Many judges already order phone and e-mail access between children and their out-of-the-home parent so they can talk about homework or say goodnight in between scheduled weekend and vacation visits.
But the idea of allowing visits by Web camera, e-mail, even telephones, was never spelled out in law, making it possible for judges to refuse to consider the possibility, said Rep. Veronica Gonzales, D-McAllen, author of the bill and an attorney who has practiced family law.
"A judge could just say, look it's not in the statute, it's not standard, it's outside my realm of my computer knowledge, we're not going to deal with it," Gonzales said. "But with it in the statute, the judge would have to acknowledge this as an option."
Texas becomes the third state, after Utah and Wisconsin, to legalize virtual visitation, Speer said. He worked to have the law passed with Sen. Eddie Lucio Jr., D-Brownsville, who then asked Gonzales to add it to one of her bills.
The law affects divorces settled in Texas courts. Speer's case was settled in Illinois and he worked out an agreement with his ex-wife to schedule the visits because it became too expensive for him to travel regularly to Illinois or fly his children to Texas, he said.
Speer, a media finance expert, moved back to the Valley to care for his ailing mother and connects weekly now with his children via the assistance of a webcam. Since the virtual visits began in August 2006, his relationship with his children has blossomed, he said. On the phone they responded to his questions with a series of grunts and one-word answers, as children are prone to do. With the camera, they come alive, he said.
Trevor has asked Speer to demonstrate how to use free weights so he can impress girls. Betsy is an avid reader and talks to him about books, he said.

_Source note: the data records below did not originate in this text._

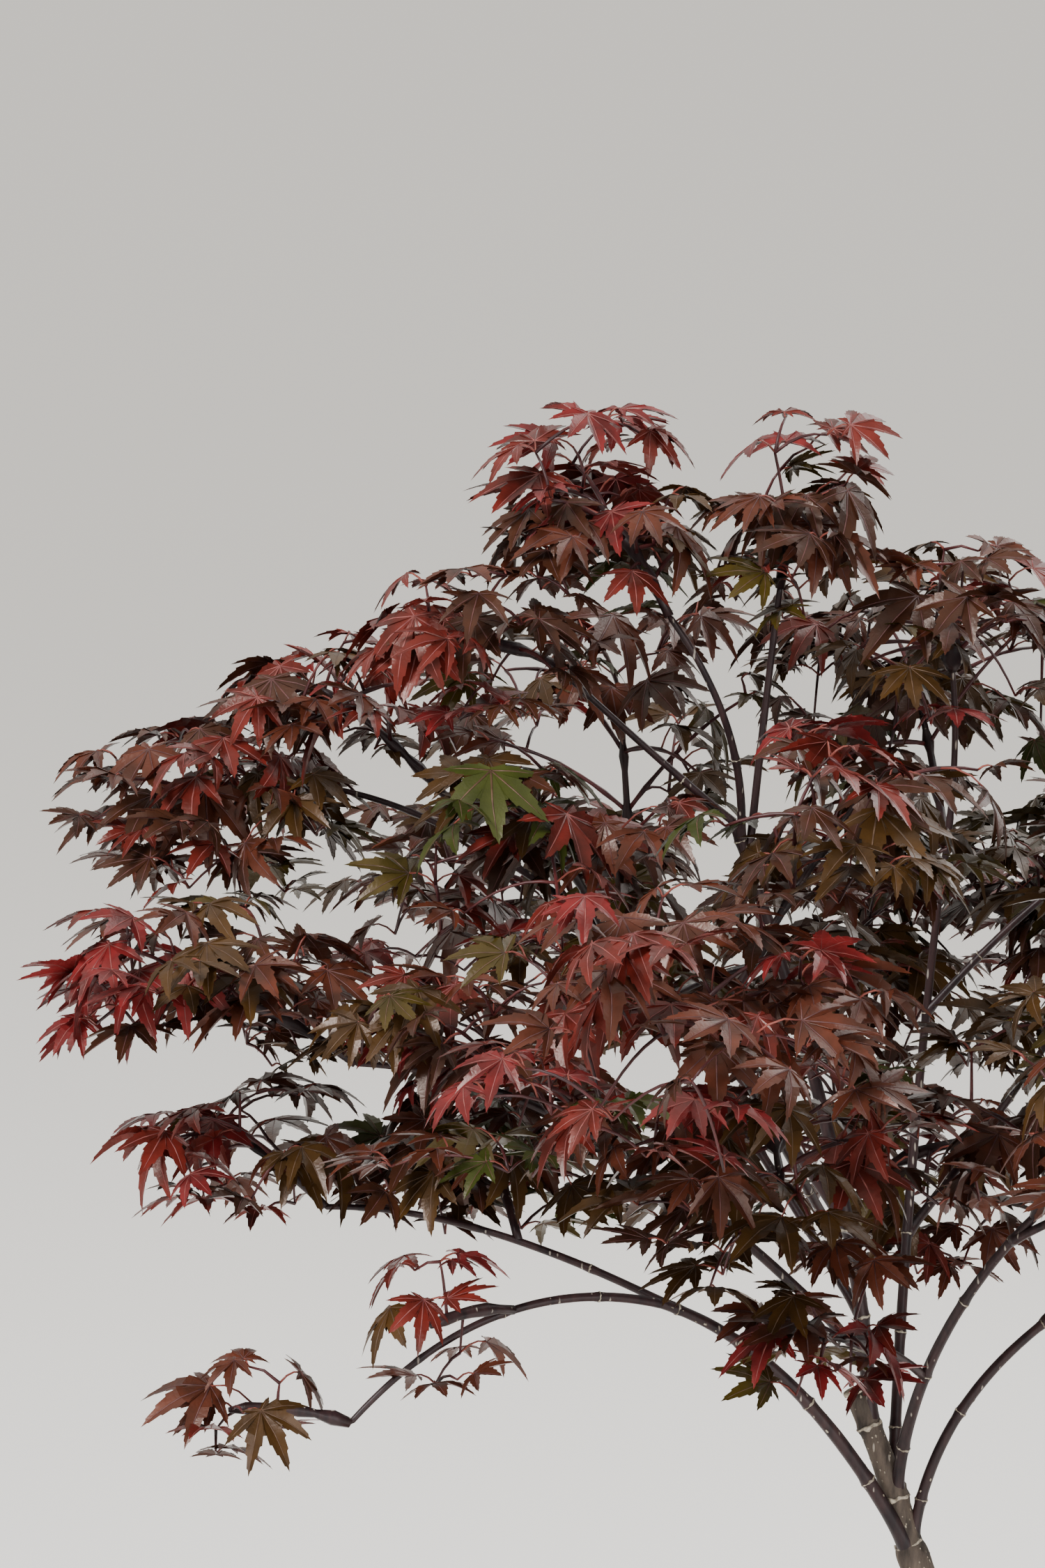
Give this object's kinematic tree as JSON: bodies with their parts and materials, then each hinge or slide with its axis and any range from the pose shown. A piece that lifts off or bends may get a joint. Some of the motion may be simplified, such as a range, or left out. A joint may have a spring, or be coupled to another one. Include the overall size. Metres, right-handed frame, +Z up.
{
  "type": "potted japanese maple",
  "caption": "Small patio tree with a leaning stem, forked boughs and flat tiers of deep purple-red, finely cut leaves, in a plain clay pot.",
  "frame": {"origin": "middle of the pot's flat underside", "axes": "+Z up; +X to the right and +Y to the back, as the plant is seen from the front"},
  "size_m": [0.8287, 0.7244, 1.192],
  "materials": {
    "clay": "plain fired clay, matte, with pale lime bloom near the foot",
    "soil": "dark moist potting mix with bark chips",
    "bark": "smooth grey-brown bark with pale pores, purple-brown on young wood",
    "tip_leaves": "satin leaf, crimson to wine",
    "inner_leaves": "satin leaf, dark purple to bronze"
  },
  "bodies": {
    "root": {"pot": "clay", "soil": "soil", "trunk": "bark", "leader_foot": "bark", "leader": "bark", "low_left_bough": "bark", "low_left_arm": "bark", "left_low_bough": "bark", "left_mid_bough": "bark", "upper_left_bough": "bark", "upper_left_arm": "bark", "top_left_bough": "bark", "top_centre_bough": "bark", "top_right_bough": "bark", "centre_stem": "bark", "right_stem": "bark", "back_stem": "bark", "right_top_bough": "bark", "right_high_bough": "bark", "right_mid_bough": "bark", "front_right_bough": "bark", "front_left_bough": "bark", "back_left_bough": "bark", "back_right_bough": "bark", "low_left_tip_leaves": "tip_leaves", "low_left_middle_leaves": "inner_leaves", "left_low_tip_leaves": "tip_leaves", "left_low_inner_leaves": "inner_leaves", "left_mid_tip_leaves": "tip_leaves", "left_mid_inner_leaves": "inner_leaves", "upper_left_tip_leaves": "tip_leaves", "upper_left_inner_leaves": "inner_leaves", "upper_left_rise_leaves": "inner_leaves", "top_left_outer_leaves": "inner_leaves", "top_left_tip_leaves": "tip_leaves", "top_centre_tip_leaves": "tip_leaves", "top_right_tip_leaves": "tip_leaves", "centre_low_leaves": "inner_leaves", "centre_inner_leaves": "inner_leaves", "front_left_tip_leaves": "tip_leaves", "front_left_inner_leaves": "inner_leaves", "front_high_leaves": "inner_leaves", "front_right_tip_leaves": "tip_leaves", "right_low_tip_leaves": "tip_leaves", "right_mid_tip_leaves": "tip_leaves", "right_mid_back_leaves": "inner_leaves", "right_high_tip_leaves": "tip_leaves", "right_high_front_leaves": "inner_leaves", "back_left_tip_leaves": "tip_leaves", "back_left_high_leaves": "inner_leaves", "back_low_leaves": "inner_leaves", "back_middle_leaves": "inner_leaves", "back_right_tip_leaves": "tip_leaves", "back_high_leaves": "inner_leaves"}
  },
  "joints": []
}
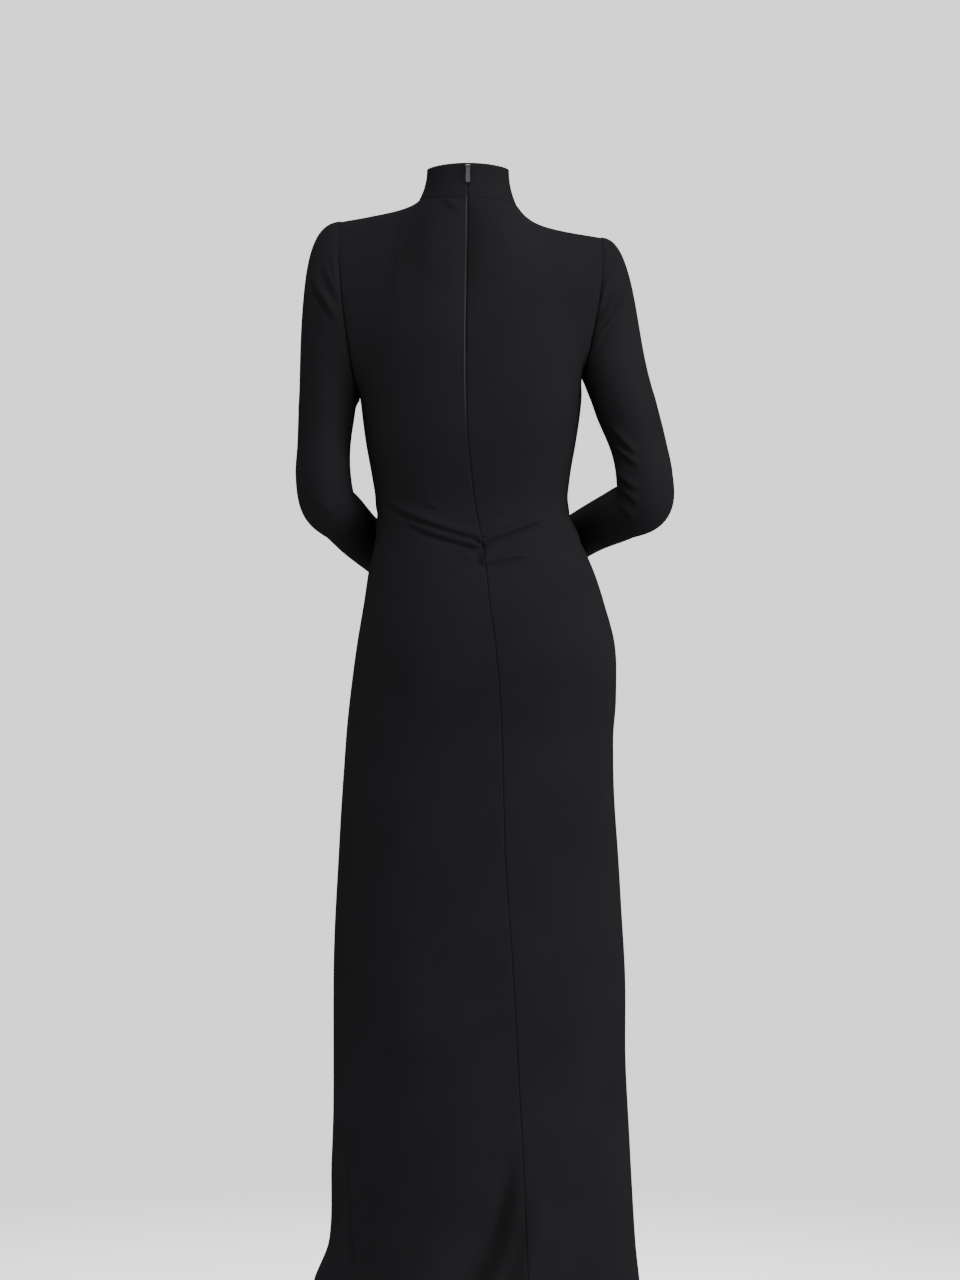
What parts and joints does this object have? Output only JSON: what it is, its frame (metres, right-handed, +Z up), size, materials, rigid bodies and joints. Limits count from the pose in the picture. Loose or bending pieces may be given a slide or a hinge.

"I'm no longer just a wallet at a distance," Speer said. "I'm now Dad. I'm at the table. I'm with them," he said.
It is dads who are most likely to benefit from the law since about 90 percent of non-custodial parents are men, said Norval Glenn, a professor of sociology at the University of Texas at Austin.
Too often, non-custodial parents pick up their children for a weekend and shower them with fun activities, which is kind, but does not resemble daily life, Glenn said. Regular communication improves relations, he said.
"This is how parents and children bond and how they establish a normal parent-child relationship, and if that's absent, it's more kind of like an uncle or aunt/niece or nephew interaction," Glenn said.
In cases where the parents do not work together for the best interest of the children, no amount of electronic communication can solve complex family problems, Glenn said.
In 2003, more than 84,000 divorces were declared in Texas, affecting 67,000 children, according to data from the Texas Department of State Health Services.
Veronica Farias, a family law attorney in Brownsville, said telephone visits and exchange of cell phone numbers are commonly agreed to in court, but she has never seen a judge order visits by Web camera. She plans to start asking for the visits, she said.
Even parents who live in the same county as their children and see them regularly would "be thrilled" to have more contact, she said.
"By the time you pick up your kids, take them to Luby's or Chuck E. Cheese's, it's so limited," she said. "Fifteen minutes for a little extra, 'how was your day?' or 'Did you get your report card?' and I think that would create a lot more unity."
The bill was meant to put a stop to cases where custodial parents block access the child has to the other parent, even though a judge has allowed the contact, said Sen. Juan "Chuy" Hinojosa, D-McAllen, who sponsored the bill in the Senate and has practiced family law.
"Many times parents who have custody were prohibiting their children from e-mailing with the other parent, or calling, and that's not right," Hinojosa said. "We have to protect that right."
Speer said he and his ex-wife had fought in the past about how much long-distance access he should have to his children. She didn't want the Web camera in the home, so he found a neutral site, a family center, near their Illinois home, equipped it with a Web camera, and she agreed to take the children there for their weekly visits.
He's trying to identify a neutral site in the Rio Grande Valley to equip with a Web camera so other families can make similar arrangements, he said.
Speer said the virtual visits could never replace hugs, but in his family they have re-introduced his children to him. Sessions like the salad lesson give them access to another parent's perspective, he said.
"It's one of the various things that Dad can offer something that maybe their mother is not offering," he said. "This is not in competition, but to augment what they're getting."